By a sweet twist of fate, the film that Carry On Columbus unseats today in the West End is the Salkind Brothers' overblown Christopher Columbus: The Discovery. The 13th Carry On and the first for 14 years continues a long, glorious tradition of lampoon - Ridley Scott's 1492 now looms on the horizon, another fat, epic Aunt Sally. There are moments when it works well: whereas, for instance, the two other fictional Columbuses stumble on naive Indians, sullying their paradise, the spoof neatly upturns the cliche. Its tribesmen are street-wise, cigar-chomping New Yorkers: 'Not another mime troupe]' they sigh as Chris signs to them frantically, before bilking the newcomers out of all their possessions.

This could have been a classic Carry On. It takes the standard series formula of a boisterous crowd of people away from home and out of their element - what else, after all, is the voyage of the Santa Maria but a glorified charabanc outing? The film certainly looks the part, complete with neo-Fifties poster, old-fashioned, high-key lighting and outrageously under-furnished studio sets. And so it should: the director, Gerald Thomas, presided over decades of cut-price tomfoolery. While Scott and the Salkinds sailed to the West Indies for their no-expenses-spared rival versions, he decks out his paradise with what looks very much like a job lot of pot palms from Marks & Spencer. All this is very gratifying to the die-hard fan.

But, screened to a large-ish audience - and not just curmudgeonly film critics - earlier this week, most of Carry on Columbus raised nary a titter. What on earth went wrong? A large part of the blame goes to the third-rate script: the best Carry Ons revel in the inventiveness (or rather, the awful predictablity) of their puns - their verbal agility and the infinite lewdness of language. Here, there are a couple of memorable exchanges ('What makes you think he's up to it?' 'I've seen his testimonials]'), but most of the entendres are distressingly singular. One wonders briefly whether the vintage films were really so much superior, or whether they've become embalmed in nostalgia, but anyone who caught Up the Khyber - one of the best of the series - on the box last night will have no doubts.

The casting is a worry too. Sid James, Hattie Jacques and many of the well-loved familiars are dead, though several notable survivors - Barbara Windsor, Bernard Bresslaw - passed on the chance to appear here. Jim Dale is on board as Chris - on the cusp between the fresh-faced male leads of earlier films and incipient, Jamesian randy-old-goathood.

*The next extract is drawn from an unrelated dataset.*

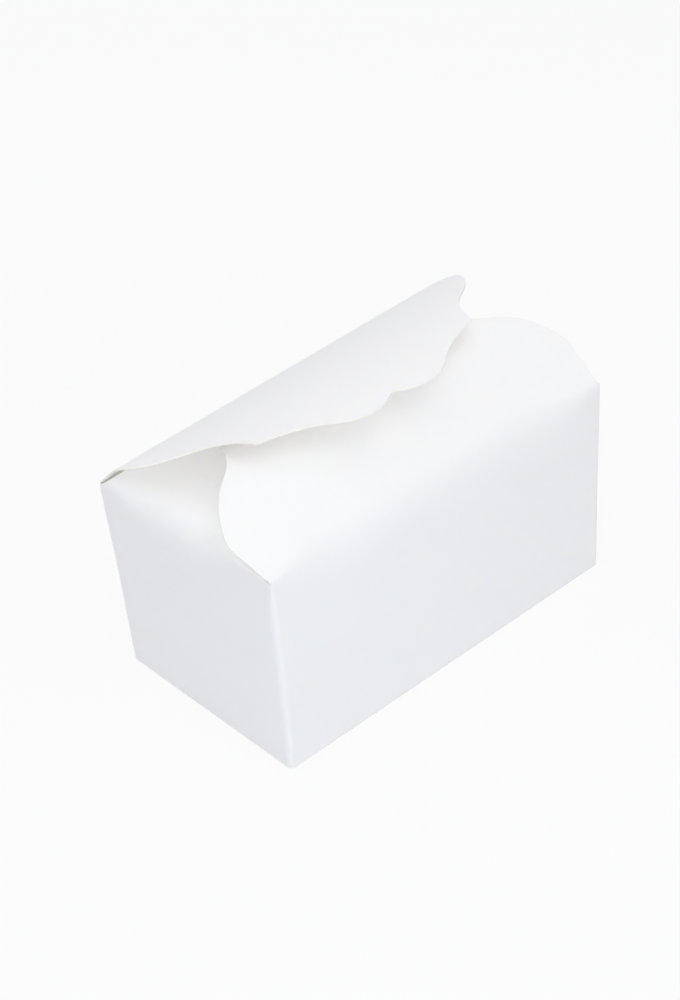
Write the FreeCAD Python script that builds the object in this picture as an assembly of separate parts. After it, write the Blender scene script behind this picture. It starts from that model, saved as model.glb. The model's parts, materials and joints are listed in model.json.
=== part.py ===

But most of the crew are culled from the ranks of the younger, 'alternative' comics.

Throughout the series Sid was indelibly Sid, be he playing Henry VIII or Sidney Fiddler. Many of the new boys, as if anxious not to shine too brightly, submerge their off-screen personae - Rik Mayall is properly petulant as the Sultan of Turkey and Alexei Sayle an enjoyable wide boy, but Nigel Planer, Tony Slattery and Peter Richardson are barely recognisable. Even Julian Clary is a gentle, dreamy creature, much subdued from Sticky Moments and several registers below Kenneth Williams' and Charles Hawtrey's ravening queens.

The main trouble is that the film appears in isolation. The Carry Ons were always part of a dying, but still-present tradition of pop-prole culture - McGill postcards, music hall sauciness, end-of-the-pier shows and Blackpool rock - and, above all, the other Carry On films. But that world has changed beyond recognition. Columbus ought to split its trousers with cor-blimey coarseness but instead is an enervated museum piece; it doesn't even capitalise on the series' abiding ability to shock - by its rampant male piggery and political incorrectness. Could it be - dreadful thought] - that the Carry Ons are getting gentrified?

City of Joy is imbued with worthiness in spades: in it the writer- director Roland Joffe returns to his favourite theme, the clash of First and Third Worlds (it forms a loose trilogy with The Killing Fields and The Mission). A disillusioned doctor (Patrick Swayze) goes to India in search of inner serenity. As he steps into the cesspool, another newcomer arrives: Om Puri, a villager, and his family. Swayze surveys his navel and bathes in self-pity; Puri struggles bitterly for sheer survival.

Joffe is a confident, visual director - the crowded street scenes teem with life, Puri's rickshaw weaving madly through the traffic. The patrician English director suffered much-publicised attacks by Calcuttans, who felt he was maligning and patronising their city. There's some truth in that, but he also captures its energy and spirit. And, having cast a bankable romantic lead, he respects him and his audience enough not to lumber him with specious love interest.

But Swayze is still a problem, partly because his role is so underwritten, partly because he's an intensely physical actor: as he strolls around with a cigar and a swagger, it's hard to believe in his private torment. And the screenplay is terminal: lines like 'from the moment we're born, we're shipwrecked, struggling between hope and despair' come from the bottom of the cracker-barrel. In a no-nonsense comedy like Ghost, you accept (just about) these simplicities. In a serious, ambitious film, they're insulting.

More tales of poverty and endeavour: Gas Food Lodging, a likeable but unremarkable drama about a single mother trying to raise her two teenage daughters in a New Mexico trailer park. Don't Move, Die and Rise Again, in which a small boy barely survives in a desolate mining town in Central Asia, has lovely individual sequences but is marred by a jerky, incoherent narration. Best of the week is a revival from 1964, Lilith, the last film by Robert Rossen (who made The Hustler). Warren Beatty drifts into a job at a mental asylum and falls for Jean Seberg's seductive but promiscuous and disturbed schizophrenic. This is a wonderfully, even (despite the subject) exhilaratingly bold film, as subtle an exploration of sanity and sexuality as has ever been seen on screen.